No es un asunto que pueda tomarse a la ligera, porque mientras que al pesado de turno se le puede cortar siendo borde con una ancianita es prácticamente imposible reaccionar de esa manera o de cualquier otra que no sea asentir repetidas veces con una sonrisa congelada en el rostro mientras buscas una excusa, cualquier excusa, para salir de allí. Organizaciones éticamente cuestionables ya se han dado cuenta de ello, por eso los adventistas han reclutado a jubiladas por miles. Ahora mismo, un ejército de señoras de pelo teñido y cortado en forma de aureola, con enormes gafas con cadenillas y vestidas con falda y chaqueta se dedican a aporrear las puertas de gente desprevenida que al abrir se preguntan si son una de esas vecinas con las que se crzua a diario en el ascensor antes de reparar en el ejemplar del Atalaya en su mano. Esa gente se ha dado cuenta de que la única forma de que una persona que no sabe si va a llegar a fin de mes escuche que el Apocalipsis está cerca sin mostrar desprecio es que lo haga alguien al que la víctima es incapaz de distinguir de su abuela. 

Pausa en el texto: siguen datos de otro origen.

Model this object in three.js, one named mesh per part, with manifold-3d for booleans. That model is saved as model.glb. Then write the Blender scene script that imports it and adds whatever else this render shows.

Quizá otra razón por la que los adventistas han escogido a las abuelas como los heraldos del Apocalipsis es la complacencia que parecen sentir por las historias escabrosas. Incluso mi abuelita, una encantadora señora de 88 años, tiene esa tendencia que deja entrever en las anécdotas con las que me ameniza la sobremesa. Porque en el bosque genealógico de primos, primas, hermanos que se fueron a América o a Suiza por el que mi abuela se mueve con una facilidad desconcertante, sobresalen aquellos que tuvieron una muerte súbita. Por ejemplo, un primo suyo, un mozo muy apuesto, que apareció muerto en el retrete. Estaba en un bar, tardaba en volver, fueron a buscarlo y allí estaba, con los pantalones por los tobillos. Muerte fulminante. La pimera vez que mi abuela me lo contó, tuve que disimular la risa, pero parece ser que no fue el único caso: dos familiares míos más también murieron en lo que podríamos denominar acto de servicio. Quizá se juntó un corazón débil con el estreñimento, no lo sé, pero ahora, cada vez que mi abuela comienza con su monólogo de sobremesa, rezo para que no empiece otra vez con la lista de bajas. Es la clase de historia que me hace pensar que yo tampoco asistiré al Apocalipsis.